• WHAT YOU WILL DO:
Copy out each line that mentions the word "Blender".

>> begin EXCERPTED RECORDS

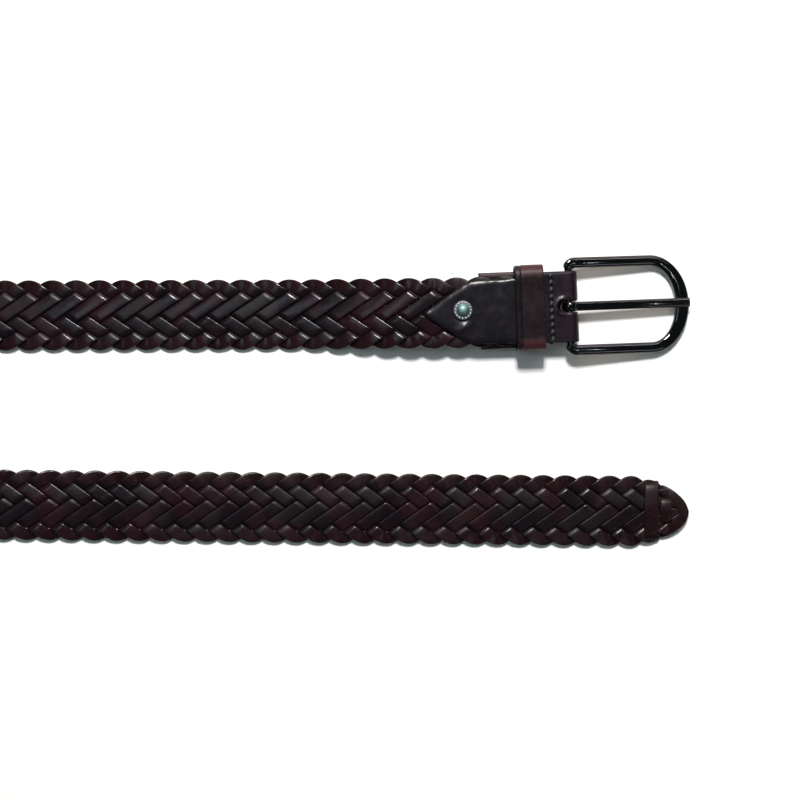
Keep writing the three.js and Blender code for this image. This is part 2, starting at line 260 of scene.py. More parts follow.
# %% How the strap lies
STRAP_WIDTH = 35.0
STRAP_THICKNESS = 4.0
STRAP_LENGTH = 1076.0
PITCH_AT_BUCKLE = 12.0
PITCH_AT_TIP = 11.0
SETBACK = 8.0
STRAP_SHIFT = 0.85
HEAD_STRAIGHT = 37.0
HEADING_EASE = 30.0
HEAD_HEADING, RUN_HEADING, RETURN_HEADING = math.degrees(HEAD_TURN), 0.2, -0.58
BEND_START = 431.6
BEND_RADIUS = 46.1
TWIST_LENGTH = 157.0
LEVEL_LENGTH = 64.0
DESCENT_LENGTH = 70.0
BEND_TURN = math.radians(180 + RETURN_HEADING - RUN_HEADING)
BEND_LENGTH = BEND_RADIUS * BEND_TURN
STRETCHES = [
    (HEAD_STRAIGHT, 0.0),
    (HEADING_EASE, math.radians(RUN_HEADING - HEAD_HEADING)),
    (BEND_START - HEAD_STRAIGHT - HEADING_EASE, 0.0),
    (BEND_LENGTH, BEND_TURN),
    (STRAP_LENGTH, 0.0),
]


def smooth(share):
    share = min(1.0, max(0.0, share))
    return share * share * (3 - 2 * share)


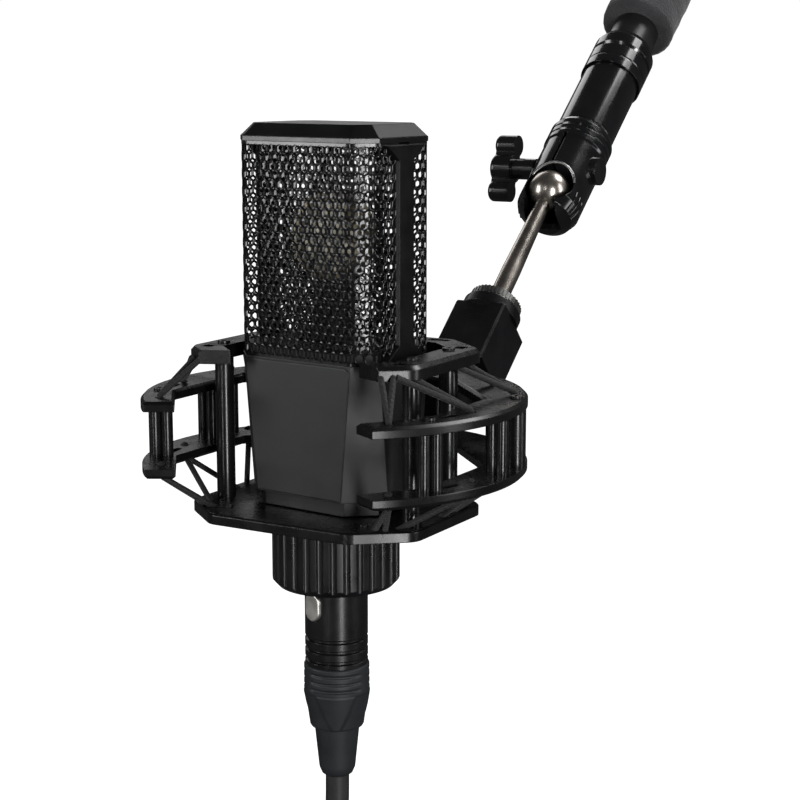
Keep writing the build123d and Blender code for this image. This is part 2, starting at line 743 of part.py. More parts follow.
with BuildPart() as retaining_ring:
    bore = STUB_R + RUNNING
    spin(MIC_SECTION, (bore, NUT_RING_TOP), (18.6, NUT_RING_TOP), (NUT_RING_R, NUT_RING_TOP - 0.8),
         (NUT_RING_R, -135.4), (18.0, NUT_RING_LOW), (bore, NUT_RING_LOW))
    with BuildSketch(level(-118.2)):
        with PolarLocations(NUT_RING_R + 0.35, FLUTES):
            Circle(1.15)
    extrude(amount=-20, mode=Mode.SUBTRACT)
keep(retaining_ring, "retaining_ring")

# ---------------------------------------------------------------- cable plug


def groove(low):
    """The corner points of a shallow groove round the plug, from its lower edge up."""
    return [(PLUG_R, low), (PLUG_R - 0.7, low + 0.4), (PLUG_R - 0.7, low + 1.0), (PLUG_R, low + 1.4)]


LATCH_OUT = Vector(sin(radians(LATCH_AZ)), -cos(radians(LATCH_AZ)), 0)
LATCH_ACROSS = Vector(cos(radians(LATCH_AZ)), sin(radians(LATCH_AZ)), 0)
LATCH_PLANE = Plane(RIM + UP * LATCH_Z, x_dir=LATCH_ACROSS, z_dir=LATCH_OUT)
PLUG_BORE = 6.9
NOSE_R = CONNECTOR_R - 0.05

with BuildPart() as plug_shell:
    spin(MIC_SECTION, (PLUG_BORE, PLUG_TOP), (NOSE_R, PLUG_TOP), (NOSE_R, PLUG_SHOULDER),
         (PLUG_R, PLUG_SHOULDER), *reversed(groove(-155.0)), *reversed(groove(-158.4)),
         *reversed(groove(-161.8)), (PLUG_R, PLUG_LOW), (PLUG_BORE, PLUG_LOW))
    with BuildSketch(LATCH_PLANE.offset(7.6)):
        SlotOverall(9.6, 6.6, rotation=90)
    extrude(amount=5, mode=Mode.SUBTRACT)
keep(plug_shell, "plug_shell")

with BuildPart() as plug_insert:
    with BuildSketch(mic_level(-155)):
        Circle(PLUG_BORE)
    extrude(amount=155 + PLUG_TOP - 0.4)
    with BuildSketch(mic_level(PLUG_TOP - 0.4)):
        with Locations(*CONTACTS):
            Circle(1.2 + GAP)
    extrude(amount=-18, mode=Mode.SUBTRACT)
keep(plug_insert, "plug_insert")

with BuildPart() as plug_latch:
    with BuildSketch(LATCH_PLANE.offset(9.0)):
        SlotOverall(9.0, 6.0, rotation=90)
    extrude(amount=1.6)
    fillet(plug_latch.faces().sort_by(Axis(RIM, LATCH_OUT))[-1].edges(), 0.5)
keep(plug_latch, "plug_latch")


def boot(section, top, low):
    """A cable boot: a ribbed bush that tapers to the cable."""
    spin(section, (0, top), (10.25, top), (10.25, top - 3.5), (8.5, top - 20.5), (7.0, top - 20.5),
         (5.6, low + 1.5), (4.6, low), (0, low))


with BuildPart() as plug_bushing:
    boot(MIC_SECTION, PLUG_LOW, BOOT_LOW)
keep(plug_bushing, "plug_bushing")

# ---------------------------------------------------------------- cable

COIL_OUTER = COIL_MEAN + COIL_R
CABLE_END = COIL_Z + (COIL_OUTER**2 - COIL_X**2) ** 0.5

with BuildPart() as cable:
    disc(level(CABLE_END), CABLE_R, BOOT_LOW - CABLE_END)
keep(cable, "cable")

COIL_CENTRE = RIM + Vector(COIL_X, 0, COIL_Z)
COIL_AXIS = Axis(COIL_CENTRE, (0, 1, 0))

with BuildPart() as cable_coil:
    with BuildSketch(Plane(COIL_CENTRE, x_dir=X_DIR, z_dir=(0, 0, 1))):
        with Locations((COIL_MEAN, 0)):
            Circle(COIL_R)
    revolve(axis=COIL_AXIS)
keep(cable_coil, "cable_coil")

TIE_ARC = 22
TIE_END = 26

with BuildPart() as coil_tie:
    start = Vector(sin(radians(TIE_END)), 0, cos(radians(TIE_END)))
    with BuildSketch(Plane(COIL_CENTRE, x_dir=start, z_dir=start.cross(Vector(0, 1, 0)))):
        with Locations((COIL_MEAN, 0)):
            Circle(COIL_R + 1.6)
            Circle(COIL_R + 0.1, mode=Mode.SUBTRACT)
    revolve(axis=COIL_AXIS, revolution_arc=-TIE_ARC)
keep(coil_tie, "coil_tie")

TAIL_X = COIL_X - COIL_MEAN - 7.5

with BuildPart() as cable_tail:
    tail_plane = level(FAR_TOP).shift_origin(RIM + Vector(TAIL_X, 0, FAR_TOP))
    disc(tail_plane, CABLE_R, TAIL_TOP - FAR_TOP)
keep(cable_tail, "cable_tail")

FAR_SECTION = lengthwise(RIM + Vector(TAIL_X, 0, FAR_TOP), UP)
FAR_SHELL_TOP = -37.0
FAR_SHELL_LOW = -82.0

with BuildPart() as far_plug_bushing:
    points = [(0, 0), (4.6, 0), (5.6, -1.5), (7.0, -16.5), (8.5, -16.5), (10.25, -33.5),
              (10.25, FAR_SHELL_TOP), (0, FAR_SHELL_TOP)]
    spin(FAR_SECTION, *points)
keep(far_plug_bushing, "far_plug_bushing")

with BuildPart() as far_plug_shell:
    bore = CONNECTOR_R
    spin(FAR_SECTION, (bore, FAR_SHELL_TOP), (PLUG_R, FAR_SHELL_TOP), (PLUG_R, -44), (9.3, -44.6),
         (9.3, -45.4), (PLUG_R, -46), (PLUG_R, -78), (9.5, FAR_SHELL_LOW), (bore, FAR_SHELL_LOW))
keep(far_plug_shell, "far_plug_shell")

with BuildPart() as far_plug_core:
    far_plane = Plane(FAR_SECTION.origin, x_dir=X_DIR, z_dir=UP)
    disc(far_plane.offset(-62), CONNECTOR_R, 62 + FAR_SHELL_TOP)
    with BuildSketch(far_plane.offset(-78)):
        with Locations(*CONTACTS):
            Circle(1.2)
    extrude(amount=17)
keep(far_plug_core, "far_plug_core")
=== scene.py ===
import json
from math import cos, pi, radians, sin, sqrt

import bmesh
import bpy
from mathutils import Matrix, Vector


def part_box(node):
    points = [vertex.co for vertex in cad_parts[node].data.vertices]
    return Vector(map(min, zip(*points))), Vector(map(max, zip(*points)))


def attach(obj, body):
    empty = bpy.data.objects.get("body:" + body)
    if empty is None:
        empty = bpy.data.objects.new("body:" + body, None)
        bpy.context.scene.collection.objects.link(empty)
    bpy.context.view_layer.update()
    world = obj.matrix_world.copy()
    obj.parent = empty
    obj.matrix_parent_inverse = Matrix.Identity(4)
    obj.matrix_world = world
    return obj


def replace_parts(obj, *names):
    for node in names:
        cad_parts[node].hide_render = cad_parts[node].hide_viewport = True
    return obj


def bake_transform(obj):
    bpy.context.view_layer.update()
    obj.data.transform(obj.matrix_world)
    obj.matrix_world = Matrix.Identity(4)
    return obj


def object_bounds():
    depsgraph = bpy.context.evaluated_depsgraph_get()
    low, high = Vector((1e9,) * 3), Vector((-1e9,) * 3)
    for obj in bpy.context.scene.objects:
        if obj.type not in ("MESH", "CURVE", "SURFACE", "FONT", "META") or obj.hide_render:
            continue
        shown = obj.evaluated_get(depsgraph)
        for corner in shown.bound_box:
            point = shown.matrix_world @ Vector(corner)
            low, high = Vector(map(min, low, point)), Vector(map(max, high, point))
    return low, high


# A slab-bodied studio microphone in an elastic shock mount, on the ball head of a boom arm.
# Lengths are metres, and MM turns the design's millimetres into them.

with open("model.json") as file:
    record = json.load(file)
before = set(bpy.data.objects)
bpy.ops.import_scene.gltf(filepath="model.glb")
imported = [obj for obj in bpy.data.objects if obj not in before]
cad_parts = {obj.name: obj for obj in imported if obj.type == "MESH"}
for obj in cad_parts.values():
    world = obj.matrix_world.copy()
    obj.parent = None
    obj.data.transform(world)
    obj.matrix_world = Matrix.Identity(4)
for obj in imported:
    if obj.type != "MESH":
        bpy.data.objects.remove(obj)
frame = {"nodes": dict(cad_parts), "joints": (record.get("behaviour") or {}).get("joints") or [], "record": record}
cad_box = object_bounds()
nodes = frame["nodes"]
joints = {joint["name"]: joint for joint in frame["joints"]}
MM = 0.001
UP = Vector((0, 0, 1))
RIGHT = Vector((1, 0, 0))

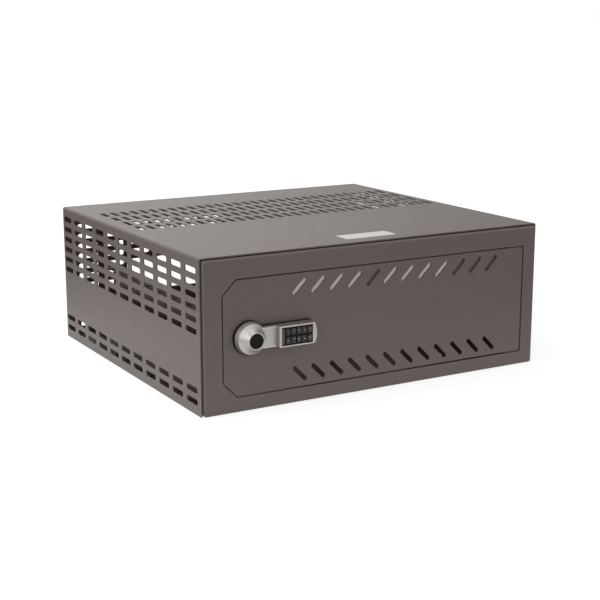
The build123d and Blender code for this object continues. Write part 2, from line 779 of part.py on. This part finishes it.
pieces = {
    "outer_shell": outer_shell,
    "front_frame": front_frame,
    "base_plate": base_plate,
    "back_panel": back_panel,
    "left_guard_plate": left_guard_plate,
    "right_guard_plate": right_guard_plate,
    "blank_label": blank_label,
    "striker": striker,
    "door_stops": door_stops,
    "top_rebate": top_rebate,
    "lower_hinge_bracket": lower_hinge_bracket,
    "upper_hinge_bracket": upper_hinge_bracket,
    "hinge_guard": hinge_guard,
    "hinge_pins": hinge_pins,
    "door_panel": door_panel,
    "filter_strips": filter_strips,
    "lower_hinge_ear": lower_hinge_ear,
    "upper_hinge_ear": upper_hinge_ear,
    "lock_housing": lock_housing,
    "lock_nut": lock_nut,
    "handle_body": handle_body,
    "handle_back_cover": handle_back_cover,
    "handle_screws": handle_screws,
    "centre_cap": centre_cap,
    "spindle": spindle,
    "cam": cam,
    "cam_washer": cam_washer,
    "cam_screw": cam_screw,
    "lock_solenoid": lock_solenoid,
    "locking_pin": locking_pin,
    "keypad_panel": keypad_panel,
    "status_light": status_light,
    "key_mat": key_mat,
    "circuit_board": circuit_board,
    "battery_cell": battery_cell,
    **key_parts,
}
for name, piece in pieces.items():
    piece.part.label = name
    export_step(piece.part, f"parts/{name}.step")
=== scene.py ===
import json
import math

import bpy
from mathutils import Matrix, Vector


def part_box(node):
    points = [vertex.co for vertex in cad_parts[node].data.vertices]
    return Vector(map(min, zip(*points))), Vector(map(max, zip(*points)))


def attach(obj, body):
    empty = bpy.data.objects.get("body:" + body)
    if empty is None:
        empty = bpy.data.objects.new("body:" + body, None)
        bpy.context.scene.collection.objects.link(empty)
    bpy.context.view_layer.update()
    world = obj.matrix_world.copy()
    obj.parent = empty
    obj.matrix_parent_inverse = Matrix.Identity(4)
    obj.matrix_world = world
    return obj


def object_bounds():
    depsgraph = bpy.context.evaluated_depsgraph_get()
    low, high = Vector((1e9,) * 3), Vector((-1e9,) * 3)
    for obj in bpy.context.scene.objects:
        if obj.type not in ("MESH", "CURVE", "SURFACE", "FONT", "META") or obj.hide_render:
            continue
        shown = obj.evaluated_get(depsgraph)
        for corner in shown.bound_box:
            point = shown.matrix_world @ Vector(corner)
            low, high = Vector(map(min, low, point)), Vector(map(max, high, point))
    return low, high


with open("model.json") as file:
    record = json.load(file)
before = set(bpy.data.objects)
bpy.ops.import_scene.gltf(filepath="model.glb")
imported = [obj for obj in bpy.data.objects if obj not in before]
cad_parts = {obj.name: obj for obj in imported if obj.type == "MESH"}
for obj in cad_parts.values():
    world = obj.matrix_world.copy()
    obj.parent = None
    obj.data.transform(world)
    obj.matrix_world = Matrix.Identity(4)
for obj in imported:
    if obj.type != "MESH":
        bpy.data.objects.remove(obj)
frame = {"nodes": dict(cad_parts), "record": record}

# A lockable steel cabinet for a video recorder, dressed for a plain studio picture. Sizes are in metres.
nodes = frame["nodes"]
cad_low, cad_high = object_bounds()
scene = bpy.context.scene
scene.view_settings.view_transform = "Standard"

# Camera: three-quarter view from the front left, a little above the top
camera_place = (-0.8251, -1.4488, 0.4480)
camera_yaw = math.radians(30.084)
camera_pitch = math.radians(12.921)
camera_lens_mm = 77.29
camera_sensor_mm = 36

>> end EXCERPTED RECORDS

• THE OUTPUT:
Keep writing the three.js and Blender code for this image. This is part 2, starting at line 260 of scene.py. More parts follow.
Keep writing the build123d and Blender code for this image. This is part 2, starting at line 743 of part.py. More parts follow.
The build123d and Blender code for this object continues. Write part 2, from line 779 of part.py on. This part finishes it.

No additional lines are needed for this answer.